Dear Sir or Madam,I have a question for you and hope you can help. I have been married for over 5 years and now have a 1 year old child and also my next little one will be due next April. I used to work mainly part time before I had my child and then became a full time housewife since 2012. 3 months ago we updated our family home but my husband didn't put my name on the mortgage deed or property title even only 10% of the house value is covered by mortgage. Before we were married we had a prenup but he said after we had children, it would be changed. Now it is still there. Now he wants me to be a full time mum to look after two kids until at least they go to primary school. I must admit that he is very busy with a full time job and he is the only one to supply food and pay for mortgage. However, for the past years of marriage and many years to come in the future I have been and also will be a devoted house keeper and partner. I don't have a payslip at the moment but it doesn't mean I make no contribution to this house and children. So we started to have some argument about adding my title to the property. He said he would leave everything including this house to me in his will. He said they would be no difference of adding my name to the property title and leaving the property to me in the will. So I said since there was no difference why should not just add my name to the property title. ...... Dear sir or madam, I must say if I can't share the ownership of this house I won't feel secure about the future of me and my children. Also I don't feel that he recognises my contribution to our marriage and family. It would be very appreciated to have some advice from you. And also can you please tell me what right I have as a wife and the mother of children in this case.

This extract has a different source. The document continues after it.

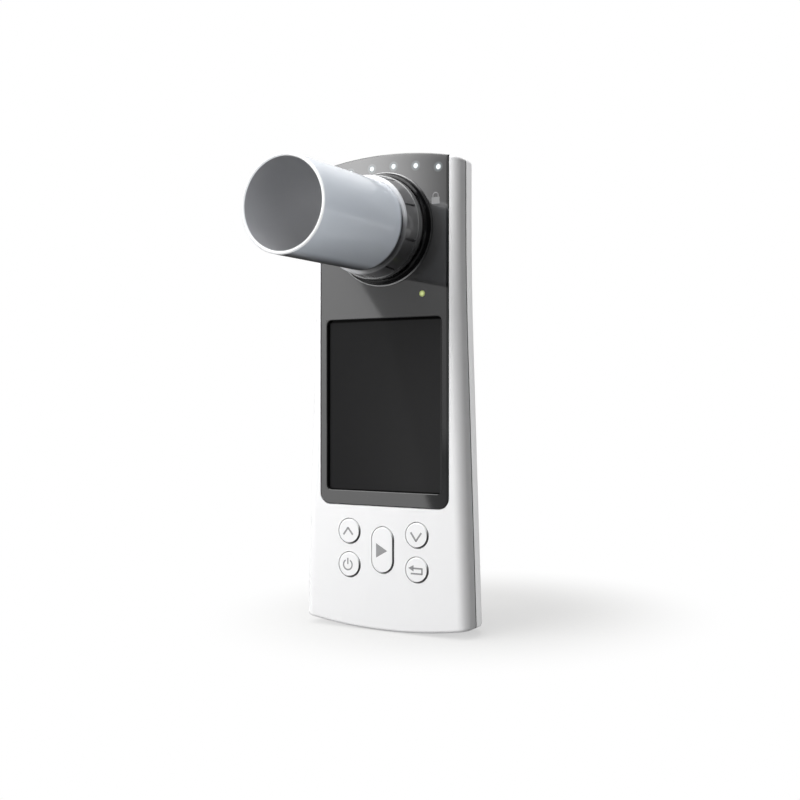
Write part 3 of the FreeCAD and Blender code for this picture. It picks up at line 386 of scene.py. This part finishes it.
housingLook = {
    "colour": rgb(0.21, 0.211, 0.215),
    "vary": 0.1,
    # the mouth rim's painted highlight
    "rimColour": rgb(0.6, 0.61, 0.63),
    "rimDepth": mouthY + 0.4,
    "rimBlur": 0.15,
    "rimShade": (0.8, 1.15),
    "rimShadeShare": 0.03,
    "gripShade": (1.05, 1.48),          # painted shade: where the grip's dark side begins, and where it is darkest
    "gripShadeColour": rgb(0.035, 0.035, 0.037),
    "gripShadeCoatLoss": 0.7,
    "wornColour": rgb(0.3, 0.3, 0.31),
    "wear": 0.3,
    "cloudScale": 0.1,
    "rubScale": 0.8,
    "rubbed": (0.4, 0.6),
    "grainDepth": 0.0008,
    "roughness": 0.25,
    "roughVary": 0.06,
    "specular": 0.6,
    "coat": 0.8,
    "coatRoughness": 0.07,
}
dress("turbine_housing", housingPlastic("turbineSmoke", housingLook))
print("turbine housing done")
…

By the way, we live in England.He is 14 years older than I and he has a much better income and almost all finance towards this property. However, five years ago he could not afford to buy this property at all. There will be about another 5 years to go before I can work full time to earn my income and pension. He loves children and I do. We both think the better way to look after our children is by me before their pre-school than nursery.
Thank you for your time and best regards.
Thank you for your quick response. What I want is legal advice. Even we have some argument about the name on the property we will still keep this marriage and bring up our kids together as we really love our children.
In 2008 when we married he already had a house in his name with about £80,000 mortgage and he didn't mention to add my name. I didn't ask for it either. Only 3 month ago we looked for a house together and even signed the contract together the sale person asked if both of our names should be on it. He said only his name because he had the mortgage and I was a house keep without income. He never talked about if I should have my name on the mortgage or property deed at all.
After we went home, I asked why he did not apply for the mortgage in joint name. He said because I was a house keeper and he was the one to pay for the mortgage. And I asked what happened to the other couples with one working to pay for the mortgage but the other looking after housework and children full time when dealing with buying a family home. He didn't have a good answer to this. We didn't talk through this every time when suddenly one of us started this topic as it was not a happy one to talk about. However he knows that I am not happy about this. He did mention it a bit that when the mortgaged was paid off ( in a few years time) he would let me have a joint ownership to this house. But more he talked about was he would leave this house to me in his will. I said you could change will at last second even without my notice. He said if I were not happy with it, I could contest the will in court. He said I should trust him.
One week ago we both signed the insurance contract to cover the mortgage in case something unexpected would happen and we would lose this house.
By the way, I came to UK in 2008 and now a British citizen. After we married in the same year he set up a joint bank account for me to work. Every time when the money reached a certain ammount he would transfer the money to his mortgage bank account ( in his name) to offset the mortgage and I agreed. In total it was about £12,000 I think. We never talked about who should pay for mortgage or food , etc. And he always asks me not to worry about our fianance and future. He will look after the children and me. My most important thing in life is to look after children and housework so that he could focus on his career.
I hope a little more information could help me to get the answer and the peace of mind. I really appreciate your time and knowledge.
Hi Clare, thank you for your reply. It does give me some peace of mind. May I ask which way is easier and better to secure my position, to add my name to the property or register those right at the Land Registry? How about the cost for each way? Do I need to have a solicitor to help to do this? I am in no hurry to do this actually and I can wait to do this as long as I can because I don't think he will divorce me or kick me out of home in a near future. What I am not sure is if he still loves me in another 20 years or even 10 years after the children are older and don't need much looking after by me, or he can just change his will ( if he makes a will) at his late years not to leave this house to me. He even mentioned that if I were not happy with the will after he died I could contest the will in court. I don't want to do that at all. So may I ask this question as well--If I don't have my name on the property can he leave this house to other people including our children instead of me in his will? And what if I just register at the Land Registry? If so, what would be the chance of me keeping this house in my right after he passed away? I am sorry to ask all these questions while we just started a young family but I want to know the answers clearly before I can really settle my heart to be a housewife for some years as my husband wishes. Thank you very much indeed. Best regards. xx
Sorry I have been very busy today and now just have time to get to the internet. Before I rate your service( it will be excellent! Thank you!) can I ask you one last question---What can I do if I want to keep this house but he makes a will to donate this house to charity after he dies (just in case). Can I get the house ? Best regards.